Second, and this is where it gets a little more serious, because classical music has a reputation as an art form for the rich, her comment had an undercurrent of elitism. I can’t really know what she thought about me but when I think back on the situation it really felt like she thought I was a young person of limited economic means – I mean, there are a lot of us, and I have worked in the service industry before, so it’s not like her guess was completely out-to-lunch.
This is such weird concept for me because, on an instinctual level, I don’t really see classical music as “music for rich people”. To me, it’s everybody’s music in that it’s just there for everybody to discover it.
I got into classical music as a teen because I could get Beethoven box sets for 20 cents a record at my local record shop. If I were a teen today, I would probably build a listening library using Youtube. I didn’t see it associated with any sort of inflated expense. Also, tickets to classical music concerts are far and away cheaper than tickets for a hockey game. Spend sixty dollars on a Canucks ticket and you get a terrible seat in the rafters whereas sixty dollars spent on a Symphony concert will get you just about the best available.
But on a more thoughtful level, I do recognize that there are real barriers that prevent people from getting into the music and some of that DOES have to do with your economic class. Music lessons at an early age are a strong indicator that you might become a butt in a seat at a classical music concert and the privilege of early music lessons are strongly tied to whether or not your family could afford them while you were growing up. It’s a significant investment in time and money that many families can’t meet in the face of other pressures.
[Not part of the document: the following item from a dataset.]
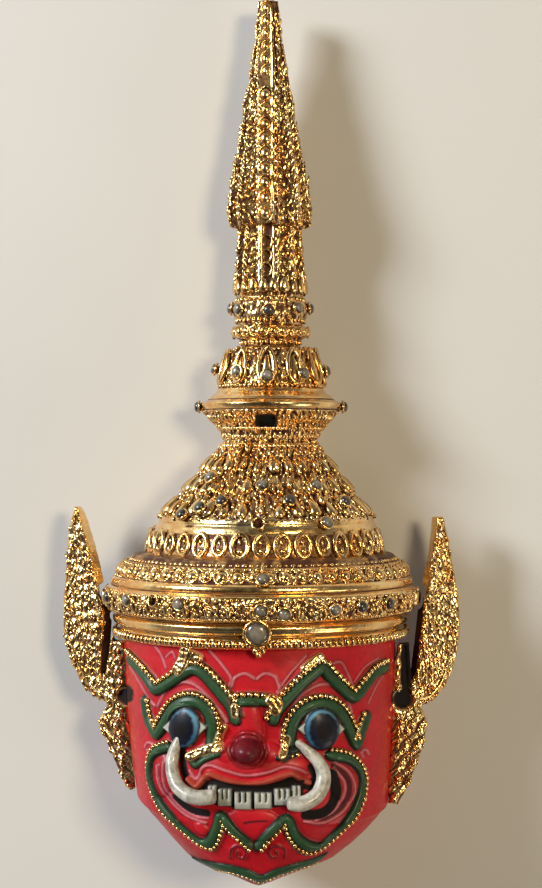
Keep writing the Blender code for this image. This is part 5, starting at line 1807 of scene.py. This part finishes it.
def makeEar(name):
    lines = earOutlines[name]
    points, faces, normals = remesh(name, remeshed)
    drawnIn(points, *toPicture(points), lines["edges"])
    glued = ontoFace(points)
    px, py = toPicture(points)
    ahead = step(0.35, 0.7, normals[:, 2])
    rise, cavity, busy = earCarving(lines, px, py)
    hole = earHole(lines, px, py)
    inward = step(-0.1, -0.4, normals[:, 0] * lines["side"])
    shadow = inward * (1.0 - ahead) * step(*earCarved["shadowTop"], py) * step(*earCarved["shadowFoot"], py)
    unlit = np.maximum(hole, shadow)
    rise = (rise * (1.0 - hole) - earCarved["holeDepth"] * hole) * (1.0 - glued) * ahead
    # the inner walls in the band of shadow, the hole and the slit are painted unlit black, and sides turned
    # away from the front are painted darker: painted shade
    values = {
        "cavity": np.maximum(cavity * ahead + 0.3 * (1.0 - ahead), unlit),
        "bare": np.maximum(step(-0.3, -0.7, normals[:, 2]), unlit),
        "busy": busy * (1.0 - glued) * ahead * (1.0 - hole),
    }
    return meshPiece(f"{name}_cast", points + normals * rise[:, None], faces, values, giltShader)


for name in earOutlines:
    dressWith(makeEar(name), name)
    dressWith(strewOn(f"{name}_cast"), name)
print("ears made")

# Tusks: smooth sweeps from the ends of the row of teeth, drawn in the picture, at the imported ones' depth
tusks = {
    "tusk_left": {
        "line": ((212, 796.5), (203, 797.7), (194, 797), (184.5, 792.8), (176.8, 785), (172.8, 774),
                 (171.8, 762), (174.2, 750.5), (178.5, 738.5)),
        "wide": (15.0, 15.7, 15.5, 15.0, 14.2, 13.4, 13.0, 11.6, 7.0),
    },
    "tusk_right": {
        "line": ((291, 803.5), (300, 804.2), (309.5, 801), (317.5, 794.5), (322.8, 784), (323.2, 773),
                 (318.5, 762.5), (310.5, 753.5), (298.5, 743.5)),
        "wide": (14.0, 15.5, 15.5, 15.3, 15.0, 14.3, 13.0, 11.4, 7.0),
    },
}
tuskForm = {"sides": 16, "slimmer": 0.93, "uneven": 0.05, "rootRound": 0.6, "nearness": 180.0}


def tuskPath(name):
    # middle, radius and direction along a tusk, with rounded ends
    values = tusks[name]
    packed = nodePoints(name)
    packedX, packedY = toPicture(packed)
    centres = []
    for pixel in smoothLine(values["line"], 5):
        near = np.exp(-((packedX - pixel[0]) ** 2 + (packedY - pixel[1]) ** 2) / tuskForm["nearness"])
        centres.append(onPlane(pixel, float((near * packed[:, 2]).sum() / near.sum())))
    centres = np.array(centres)
    wide = smoothLine([(size, 0.0) for size in values["wide"]], 5)[:, 0]
    radii = 0.5 * wide * front["pixel"] * tuskForm["slimmer"]
    along = unitWays(np.gradient(centres, axis=0))
    turns = np.linspace(0.0, 0.5 * math.pi, 5)[1:]
    path = []
    for t in turns[::-1]:
        back = along[0] * radii[0] * tuskForm["rootRound"] * math.sin(t)
        path.append((centres[0] - back, radii[0] * math.cos(t), along[0]))
    path += list(zip(centres, radii, along))
    for t in turns:
        path.append((centres[-1] + along[-1] * radii[-1] * math.sin(t), radii[-1] * math.cos(t), along[-1]))
    return path


def makeTusk(name):
    path = tuskPath(name)
    points, share = [], []
    for number, (centre, radius, way) in enumerate(path):
        across = unitWays(np.cross(way, [0.0, 0.0, 1.0]))
        outward = np.cross(across, way)
        for side in range(tuskForm["sides"]):
            angle = 2.0 * math.pi * side / tuskForm["sides"]
            uneven = float(rolling(number * 0.3, 2.0 * math.cos(angle) + 9.0, 1.0, 83)) - 0.5
            reach = radius * (1.0 + tuskForm["uneven"] * uneven)
            points.append(centre + reach * (across * math.cos(angle) + outward * math.sin(angle)))
            share.append(number / (len(path) - 1.0))
    _, faces = ringFaces(len(points), tuskForm["sides"])
    return meshPiece(f"{name}_curved", np.array(points), faces, {"along": np.array(share)}, tuskShader)


for name in ("tusk_left", "tusk_right"):
    dressWith(makeTusk(name), name)
print("tusks made")

for motif in motifs.values():
    bpy.data.objects.remove(motif)

# Floor, lights and camera

studio = {
    "transform": "Standard",
    "floor": (0.62, 0.61, 0.59),
    "floorReach": 1.5,
    "floorHeight": -0.0002,
    "key": {"from": (-0.62, 0.30, 0.42), "size": 0.24, "power": 8.0, "colour": (0.93, 0.97, 1.0)},
    "warm": {"from": (0.30, 0.10, 0.60), "size": 0.14, "power": 2.2, "colour": (1.0, 0.82, 0.52)},
    "low": {"from": (0.65, -0.45, 0.35), "size": 0.25, "power": 1.2, "colour": (1.0, 0.90, 0.78)},
    "sky": {"side": (0.55, 0.55, 0.58), "above": (0.04, 0.04, 0.05), "strength": 0.35},
}


def makeFloor():
    mesh = bpy.data.meshes.new("floor")
    reach = studio["floorReach"]
    corners = [(-reach, -reach, 0.0), (reach, -reach, 0.0), (reach, reach, 0.0), (-reach, reach, 0.0)]
    mesh.from_pydata(corners, [], [(0, 1, 2, 3)])
    floor = linked("floor", mesh)
    floor.location.z = studio["floorHeight"]
    material, wire, place, shader = startMaterial("floor", {"Roughness": 0.85})
    tone = noise(wire, place, 30.0, 3.0)
    drive(wire, shader, colour=tone.mix(opaque(studio["floor"]), opaque(studio["floor"], 0.97)))
    mesh.materials.append(material)


def makeLight(name, values):
    data = bpy.data.lights.new(name, "AREA")
    data.shape = "SQUARE"
    data.size = values["size"]
    data.energy = values["power"]
    data.color = values["colour"]
    light = linked(name, data)
    light.location = values["from"]
    light.rotation_euler = (-Vector(values["from"])).to_track_quat("-Z", "Y").to_euler()


def makeWorld():
    world = bpy.data.worlds.new("studio")
    bpy.context.scene.world = world
    world.use_nodes = True
    wire = Wire(world.node_tree)
    direction = wire.node("ShaderNodeTexCoord", None, None, "Generated")
    up = wire.node("ShaderNodeSeparateXYZ", None, {"Vector": direction}, "Z")
    sky = up.between(0.1, 0.9).mix(opaque(studio["sky"]["side"]), opaque(studio["sky"]["above"]))
    background = world.node_tree.nodes["Background"]
    world.node_tree.links.new(sky.socket, background.inputs["Color"])
    background.inputs["Strength"].default_value = studio["sky"]["strength"]


def makeCamera():
    data = bpy.data.cameras.new("camera")
    data.sensor_fit = "AUTO"
    data.sensor_width = front["sensor"]
    halfHeight = 0.5 * front["pictureHeight"] * front["pixel"] / front["distance"]
    data.lens = 0.5 * front["sensor"] / halfHeight
    data.clip_start = 0.01
    camera = linked("camera", data)
    rotation = Matrix((viewRight, (0.0, 1.0, 0.0), -viewAhead)).transposed()
    camera.matrix_world = Matrix.Translation(Vector(viewEye * unit)) @ rotation.to_4x4()
    bpy.context.scene.camera = camera


bpy.context.scene.view_settings.view_transform = studio["transform"]
makeFloor()
for name in ("key", "warm", "low"):
    makeLight(name, studio[name])
makeWorld()
makeCamera()
print("studio made")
I bring this up because this is an obstacle to those of us who want to grow and nurture an audience for our art form. People will be disinclined to attend a concert by being made to feel unwelcome and we have enormous power in our ability to make people feel like they don’t belong with what we only see as benign.
Take, as another example, the knowing murmur that ripples around the room when somebody commits the cardinal sin of clapping between movements of a larger piece. Someone had the nerve to have a happy feeling in public, expressed it, and now we’re all rolling our eyes at them. All this does is reinforce our own sense of superiority and alienate someone who might be inclined (Or would have been inclined) to come to more of our concerts. What if we instead owned our art’s bizarre customs and shared them with new concert goers with a sense of pride and excitement?
I know a conductor who , before the performance of every large work, addresses the urge to applaud between movements in order to get his horse before the cart. I think he recognized that there was some value worth preserving in holding the applause until the end of the work but he also had enough awareness to know that people won’t suddenly go against a lifetime of being socialized to applaud. This conductor would even go so far as to encourage people to just sit quietly at the works’ conclusion if they’re moved to do so. In doing so, the frame around the event changes to be more open and nurturing. New attendees will see the event as less of an encounter with music weirdos and more of an invitation to be part of a very rich musical tradition. It’s not actually that hard to do!
As for the woman at the concert who thinks I’m tall – I didn’t say any of this to her as at the time as I was a little bit surprised and it would have been a bit of a mouthful to fit this response into some awkward coughing and rummaging of a concert program. If I could go back and relive the moment, I would probably have the sense to gently correct her – and that likely would have been the right thing to do. At face value, it was certainly an innocuous comment – but that’s with me as the recipient. I’m able to laugh it off because I have a pretty privileged background. Someone who has faced any kind of systemic exclusion/discrimination based on economic class, race, sexuality, or gender would probably have felt it completely differently. I feel like the chance to correct these sorts of assumptions when the stakes are so light is valuable to our social evolution. The small nudges in our conversation that can happen outside of a crisis – where emotions are inflamed and our ears are shut – have staying power. They may not have the visibility of marching in the streets but I can’t imagine how we get farther without them.